C’est à l’employeur qu’il revient de prouver la gravité de la faute. C’est ensuite au juge de rechercher si les faits reprochés au salarié sont constitutifs d’une faute, puis d’apprécier si ces faits doivent être qualifiés de faute lourde. En pratique, l’intention de nuire du salarié n’est pas si évidente à prouver, ce qui rend rare ce type de licenciement.
En l’occurrence, pour prouver la faute lourde, l’employeur a versé au débat deux attestations de salariés qui affirment que « suite à un échange verbal houleux entre les deux protagonistes, [le salarié] a fait semblant de quitter l’entreprise pour faire demi-tour et assener par surprise un coup de tête » à l’employeur. En tenant compte du caractère violent de cette agression, commise dans le but de nuire à l’employeur, la faute lourde était sans nul doute caractérisée.

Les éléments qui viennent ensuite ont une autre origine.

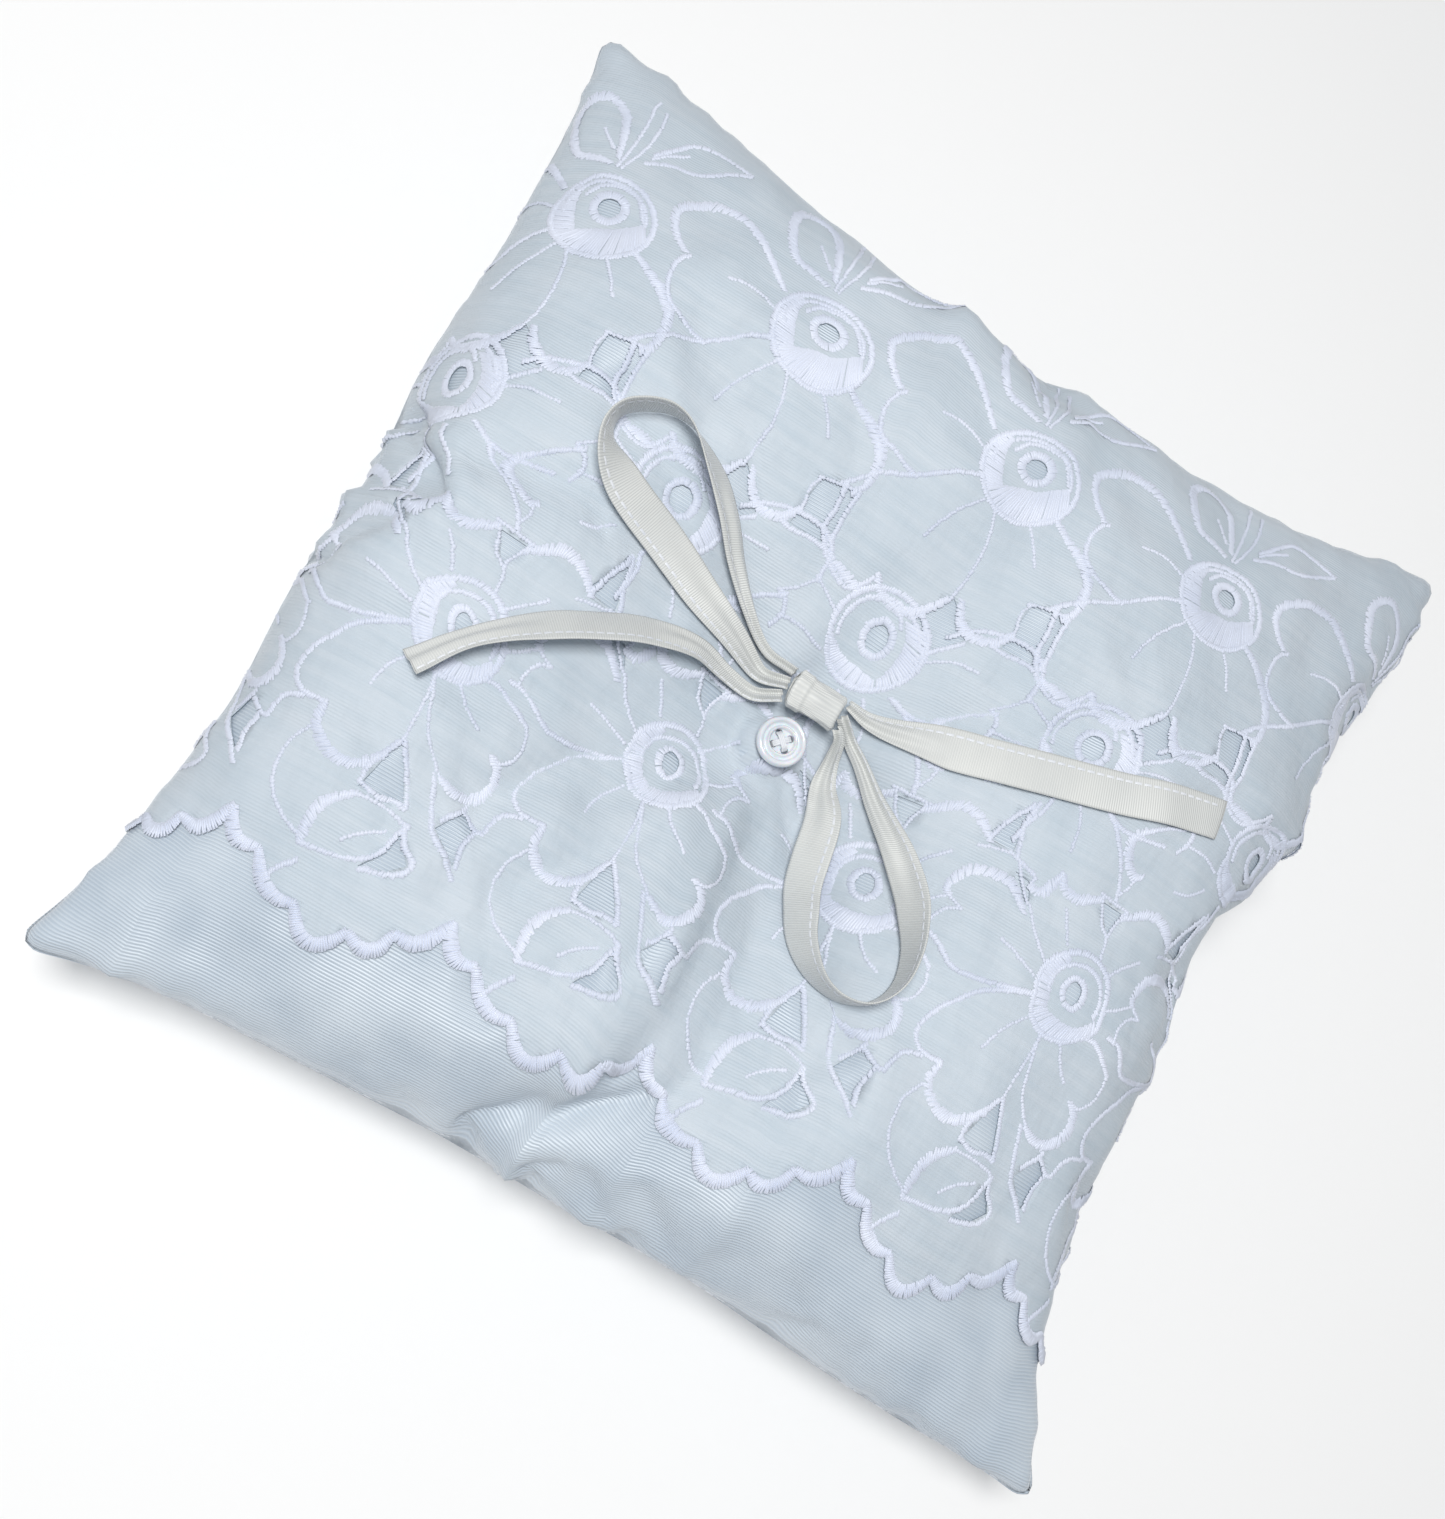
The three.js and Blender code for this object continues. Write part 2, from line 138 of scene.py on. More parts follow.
class Nodes:
    """Short calls for the node trees below."""

    def __init__(self, material):
        self.tree = material.node_tree
        self.shader = self.tree.nodes["Principled BSDF"]

    def add(self, kind, **settings):
        node = self.tree.nodes.new(kind)
        for key, value in settings.items():
            setattr(node, key, value)
        return node

    def link(self, a, b):
        self.tree.links.new(a, b)

    def math(self, operation, a, b=None):
        node = self.add("ShaderNodeMath", operation=operation)
        for socket, value in zip(node.inputs, (a, b)):
            if isinstance(value, (int, float)):
                socket.default_value = value
            elif value is not None:
                self.link(value, socket)
        return node.outputs[0]

    def cloth_axes(self):
        """The cloth coordinates in mm that the builder stored on the mesh."""
        uv = self.add("ShaderNodeUVMap", uv_map="cloth")
        split = self.add("ShaderNodeSeparateXYZ")
        self.link(uv.outputs[0], split.inputs[0])
        return uv.outputs[0], split.outputs[0], split.outputs[1]

    def noise(self, vector, scale, detail=2.0, stretch=(1, 1, 1)):
        mapping = self.add("ShaderNodeMapping")
        mapping.inputs["Scale"].default_value = stretch
        self.link(vector, mapping.inputs["Vector"])
        noise = self.add("ShaderNodeTexNoise")
        noise.inputs["Scale"].default_value = scale
        noise.inputs["Detail"].default_value = detail
        self.link(mapping.outputs[0], noise.inputs["Vector"])
        return noise.outputs[0]

    def bump(self, height, distance, strength=1.0, below=None):
        bump = self.add("ShaderNodeBump")
        bump.inputs["Distance"].default_value = distance * MM
        bump.inputs["Strength"].default_value = strength
        self.link(height, bump.inputs["Height"])
        if below is not None:
            self.link(below, bump.inputs["Normal"])
        return bump.outputs[0]

    def shades(self, factor, dark, light, low=0.3, high=0.7):
        ramp = self.add("ShaderNodeValToRGB")
        ramp.color_ramp.elements[0].position = low
        ramp.color_ramp.elements[0].color = (*dark, 1.0)
        ramp.color_ramp.elements[1].position = high
        ramp.color_ramp.elements[1].color = (*light, 1.0)
        self.link(factor, ramp.inputs[0])
        self.link(ramp.outputs[0], self.shader.inputs["Base Color"])

    def set(self, **values):
        for key, value in values.items():
            self.shader.inputs[key.replace("_", " ")].default_value = value


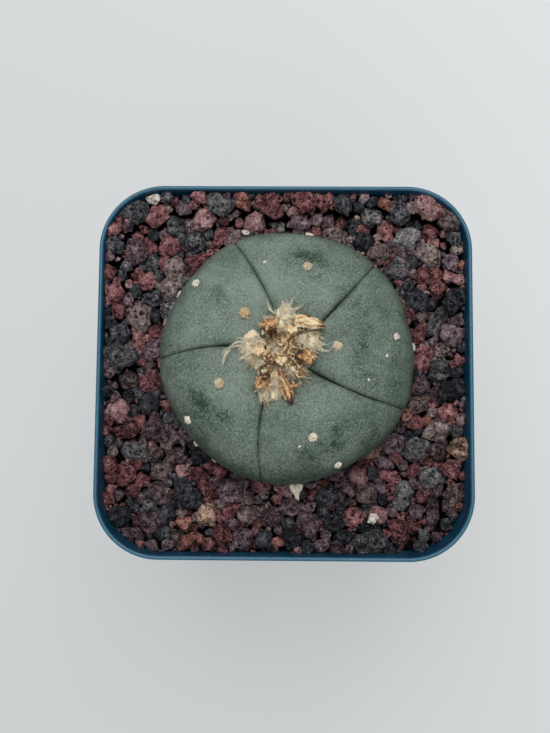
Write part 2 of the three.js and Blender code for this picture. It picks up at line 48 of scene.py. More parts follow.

- La faute lourde ne prive pas le salarié de son indemnité de congés payés
Comme la faute grave, la faute lourde a pour conséquence de priver le salarié de l’indemnité de préavis et de l’indemnité de licenciement. En revanche, l’indemnité compensatrice de congés payés prévue par le Code du travail lui est due.
Depuis une décision du Conseil constitutionnel de 2016 (2) la faute lourde n’est plus privative de l’indemnité compensatrice de congés payés. En effet, auparavant, l’alinéa 2 de l’article L.3141-26 du Code du travail excluait du bénéfice de l’indemnité compensatrice de congés payés les salariés licenciés pour faute lourde. Saisi d’une question prioritaire de constitutionnalité portant sur cette disposition, le Conseil constitutionnel l’a jugée non conforme à la Constitution car elle méconnaissait le principe d’égalité devant la loi. En effet, le législateur traitait différemment des personnes se trouvant dans la même situation dans la mesure où « un salarié ayant travaillé pour un employeur affilié à une caisse de congés conserve son droit à indemnité compensatrice de congés payés en cas de licenciement pour faute lourde, alors que tout autre salarié licencié pour faute lourde est privé de ce droit ».
S’appuyant sur la rédaction de l’article L.3141-26 du Code du travail dans sa rédaction, qui résulte de la décision du Conseil constitutionnel du 2 mars 2016, la Cour de cassation a justement annulé l’arrêt de la Cour d’appel de 2015 – mais seulement pour ce qui concerne la demande du salarié au versement de l’indemnité compensatrice de congés payés.
Une telle solution est donc logique. D’ailleurs, il est intéressant de noter que même si la décision du Conseil constitutionnel a été rendue postérieurement à celle de la cour d’appel, elle s’applique à toutes les affaires en cours.
(1) Voir par exemple Cass.soc.22.10.15, n°14-11291.
(2) Cons.const. QPC, 02.03.16, n° 2015-523.